“滴——滴——滴——”
熟悉的心电监护仪的声音,由远及近。
越来越清晰。
眼皮好重。
我用尽了全身的力气,才勉强掀开一条缝。
模糊的光线刺痛了我的眼睛。
我看到了白色的天花板。
闻到了消毒水的味道。
我……真的回来了。
我转动眼珠,看向旁边。
一个人影,趴在我的床边。
他穿着黑色的西装,肩膀微微耸动。
是沈宴。
他好像感觉到了什么,猛地抬起头。
四目相对。
他的眼睛,红得像兔子。布满了血丝。下巴上全是青色的胡茬,整个人憔悴得脱了形。
那张英俊的脸上,是我从未见过的表情。
震惊,狂喜,还有……深入骨髓的恐惧。
“林念?”
他试探地叫我的名字,声音抖得不成样子。
“你……醒了?”
我看着他,没有说话。
我动了动手指。
能动。
我张了张嘴,喉咙干得像要冒火。
“水……”
我发出了醒来后的第一个音节。
沈宴像是被按下了启动键,猛地站起来,因为起得太急,差点撞翻了旁边的椅子。
他手忙脚乱地倒了一杯水,用棉签沾湿,小心翼翼地递到我的唇边。
我没有喝。
我只是看着他。
看着这个,前几天还让我去死的男人。
现在,却像个卑微的仆人,在我面前,连呼吸都带着颤抖。
多么可笑。
“林念……对不起……”
他把水杯放下,忽然“扑通”一声,跪在了地上。
一个一米八几的大男人,就这么直挺挺地,跪在了我的病床前。
“我错了……你原谅我好不好?”
他的眼泪,大颗大颗地往下掉。
“都是我的错……我不该让你去手术……我不该……”
他语无伦次。
我平静地看着他。
看着他表演深情。
我的心里,没有一丝波澜。
不是不恨了。
而是,连恨的力气都没有了。
我的心,在那场“死亡”里,已经跟着一起死了。
现在活着的,只是一具空壳。
“沈宴。
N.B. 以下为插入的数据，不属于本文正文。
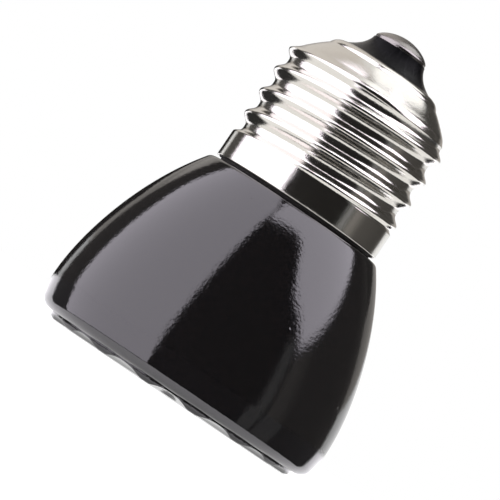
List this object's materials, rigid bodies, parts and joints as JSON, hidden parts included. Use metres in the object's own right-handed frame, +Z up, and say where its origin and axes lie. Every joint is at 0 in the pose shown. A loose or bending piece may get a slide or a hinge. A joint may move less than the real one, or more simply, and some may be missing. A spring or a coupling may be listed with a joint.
{
  "type": "infrared heat lamp",
  "caption": "Small ceramic infrared heat lamp: a black glazed, flared body with a petalled heating face on an Edison screw cap.",
  "frame": {"origin": "on the lamp's axis, in the plane of the heating face that it stands on", "axes": "+Z up the axis, from the heating face to the contact button; +X along the middle of one valley of the heating face"},
  "size_m": [0.045, 0.045, 0.0591],
  "materials": {
    "black_glaze": "gloss",
    "nickel": "polished",
    "black_glass": "gloss",
    "contact_metal": "satin",
    "cement": "matt",
    "resistance_wire": "dull",
    "nickel_wire": "satin",
    "white_sleeve": "matt",
    "weld": "dull"
  },
  "bodies": {
    "root": {"ceramic_body": "black_glaze", "heating_coil": "resistance_wire", "lead_to_contact": "nickel_wire", "lead_to_shell": "nickel_wire", "lead_sleeves": "white_sleeve", "cap_cement": "cement", "screw_shell": "nickel", "glass_insulator": "black_glass", "centre_contact": "contact_metal", "contact_weld": "weld", "shell_weld": "weld"}
  },
  "joints": []
}
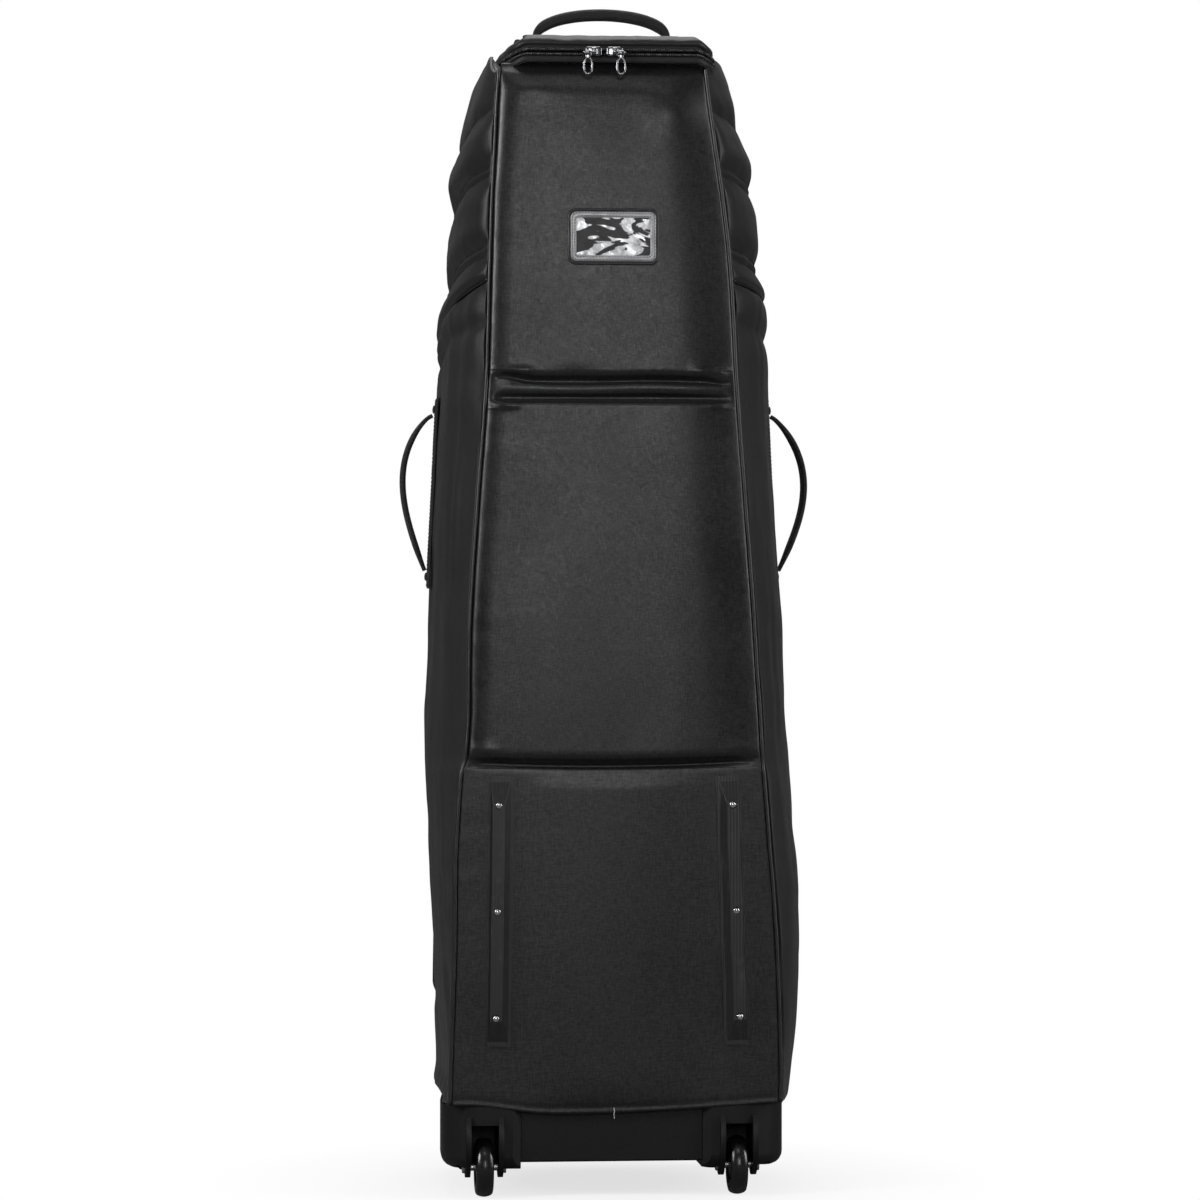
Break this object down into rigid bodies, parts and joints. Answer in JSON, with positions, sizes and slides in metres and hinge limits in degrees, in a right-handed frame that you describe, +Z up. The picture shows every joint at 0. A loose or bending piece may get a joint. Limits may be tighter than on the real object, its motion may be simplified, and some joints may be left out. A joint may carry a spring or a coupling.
{
  "type": "golf travel case",
  "caption": "Tall tapered padded case for a golf bag, with rolling wheels, skid rails, carry handles and a zipped front flap that folds down.",
  "frame": {"origin": "on the ground, on the centre line, at mid depth of the body", "axes": "+Z up along the case, -Y out of the back with the wheels and skid rails, +X to the right seen from the back"},
  "size_m": [0.4538, 0.3228, 1.304],
  "materials": {
    "base_plastic": "moulded, fine grain",
    "rail_plastic": "moulded, semi-gloss",
    "lining": "brushed lining",
    "rubber": "matt",
    "steel": "plated",
    "cover_fabric": "coated, fine grain, padded",
    "board": "sheet",
    "side_fabric": "woven polyester",
    "quilted_fabric": "woven, quilted padding",
    "piping": "smooth cord",
    "zip_coil": "coil",
    "webbing": "ribbed webbing",
    "vinyl": "soft vinyl",
    "clear_window": "clear flexible sheet",
    "buckle_plastic": "moulded",
    "zip_metal": "dark polished plating",
    "tyre": "smooth",
    "hub_plastic": "moulded"
  },
  "bodies": {
    "shell": {"base_tray": "base_plastic", "wheel_housing_right": "base_plastic", "wheel_housing_left": "base_plastic", "floor_pad": "lining", "foot_left": "rubber", "foot_right": "rubber", "axle_left": "steel", "axle_right": "steel", "back_cover": "cover_fabric", "stiffener_lower": "board", "stiffener_middle": "board", "stiffener_upper": "board", "skid_rail_left": "rail_plastic", "skid_rail_right": "rail_plastic", "rail_rivet_left_top": "steel", "rail_rivet_left_middle": "steel", "rail_rivet_left_low": "steel", "rail_rivet_right_top": "steel", "rail_rivet_right_middle": "steel", "rail_rivet_right_low": "steel", "side_panel_right": "side_fabric", "quilted_pad_right": "quilted_fabric", "piping_right": "piping", "side_panel_left": "side_fabric", "quilted_pad_left": "quilted_fabric", "piping_left": "piping", "front_lower_panel": "side_fabric", "top_band": "side_fabric", "zip_coil_body": "zip_coil", "side_handle_patch_left": "webbing", "side_handle_patch_right": "webbing", "tag_frame": "vinyl", "tag_window": "clear_window", "strap_web_upper": "webbing", "buckle_socket_upper": "buckle_plastic", "strap_web_lower": "webbing", "buckle_socket_lower": "buckle_plastic"},
    "flap": {"front_panel": "side_fabric", "top_pad": "quilted_fabric", "front_pocket": "side_fabric", "zip_coil_flap": "zip_coil", "top_handle_tab_left": "webbing", "top_handle_tab_right": "webbing"},
    "wheel_left": {"tyre_left": "tyre", "hub_left": "hub_plastic", "bearing_left": "steel"},
    "wheel_right": {"tyre_right": "tyre", "hub_right": "hub_plastic", "bearing_right": "steel"},
    "top_handle": {"top_handle": "webbing"},
    "side_handle_left": {"side_handle_left": "webbing"},
    "side_handle_right": {"side_handle_right": "webbing"},
    "zip_slider_left": {"zip_slider_left": "zip_metal"},
    "zip_slider_right": {"zip_slider_right": "zip_metal"},
    "zip_pull_left": {"zip_pull_left": "zip_metal"},
    "zip_pull_right": {"zip_pull_right": "zip_metal"},
    "buckle_plug_upper": {"buckle_plug_upper": "buckle_plastic"},
    "buckle_plug_lower": {"buckle_plug_lower": "buckle_plastic"}
  },
  "joints": [
    {"name": "wheel_left_spin", "type": "hinge", "parent": "shell", "child": "wheel_left", "pos_m": [-0.1382, -0.128, 0.032], "axis": [1, 0, 0], "continuous": true},
    {"name": "wheel_right_spin", "type": "hinge", "parent": "shell", "child": "wheel_right", "pos_m": [0.1382, -0.128, 0.032], "axis": [1, 0, 0], "continuous": true},
    {"name": "flap_open", "type": "hinge", "parent": "shell", "child": "flap", "pos_m": [0, 0.1434, 0.2135], "axis": [-1, 0, 0], "range_deg": [0, 100]},
    {"name": "top_handle_swing", "type": "hinge", "parent": "flap", "child": "top_handle", "pos_m": [0, -0.015, 1.272], "axis": [1, 0, 0], "range_deg": [-60, 60]},
    {"name": "side_handle_left_swing", "type": "hinge", "parent": "shell", "child": "side_handle_left", "pos_m": [-0.19968, -0.005, 0.766], "axis": [0.0502, 0, 0.9987], "range_deg": [-60, 60]},
    {"name": "side_handle_right_swing", "type": "hinge", "parent": "shell", "child": "side_handle_right", "pos_m": [0.19968, -0.005, 0.766], "axis": [-0.0502, 0, 0.9987], "range_deg": [-60, 60]},
    {"name": "zip_left_slide", "type": "slide", "parent": "shell", "child": "zip_slider_left", "axis": [-1, 0, 0], "range_m": [0, 0.06]},
    {"name": "zip_right_slide", "type": "slide", "parent": "shell", "child": "zip_slider_right", "axis": [1, 0, 0], "range_m": [0, 0.078]},
    {"name": "pull_left_swing", "type": "hinge", "parent": "zip_slider_left", "child": "zip_pull_left", "pos_m": [-0.027, -0.1539, 1.24], "axis": [-1, 0, 0], "range_deg": [0, 150]},
    {"name": "pull_right_swing", "type": "hinge", "parent": "zip_slider_right", "child": "zip_pull_right", "pos_m": [0.009, -0.1539, 1.24], "axis": [-1, 0, 0], "range_deg": [0, 150]},
    {"name": "buckle_upper_release", "type": "slide", "parent": "shell", "child": "buckle_plug_upper", "axis": [1, 0, 0], "range_m": [0, 0.026]},
    {"name": "buckle_lower_release", "type": "slide", "parent": "shell", "child": "buckle_plug_lower", "axis": [1, 0, 0], "range_m": [0, 0.026]}
  ]
}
”
我终于开口。
我的声音,比我想象的还要沙哑,难听。
他猛地抬头,眼睛里燃起一丝希冀的光。
“我在!念念,我在这里!”
他以为,我会原谅他。
我看着他,一字一句,清晰地说:
“滚出去。”
他脸上的光,瞬间熄灭了。
第 6 章
沈宴没有滚。
他只是跪在那里,一动不动,像一尊石化的雕像。
眼睛里的光,一点点黯淡下去,最后只剩下死灰。
我不再看他。
我闭上眼睛,感觉很累。
身体像被拆开又重新组装过一样,每一寸骨头都在叫嚣着疼痛。
尤其是胸口。
那里像是有一个巨大的空洞,冷风呼呼地往里灌。
我没有死在手术台上。
却比死了还要难受。
医生很快就来了。
一大群人,穿着白大褂,围在我的床边。
他们给我做了详细的检查。
为首的是院长,一个头发花白的老人。他不停地擦着额头上的冷汗,对着沈宴点头哈腰。
“沈先生,您放心!林小姐的生命体征已经完全平稳了!这简直是医学史上的奇迹!”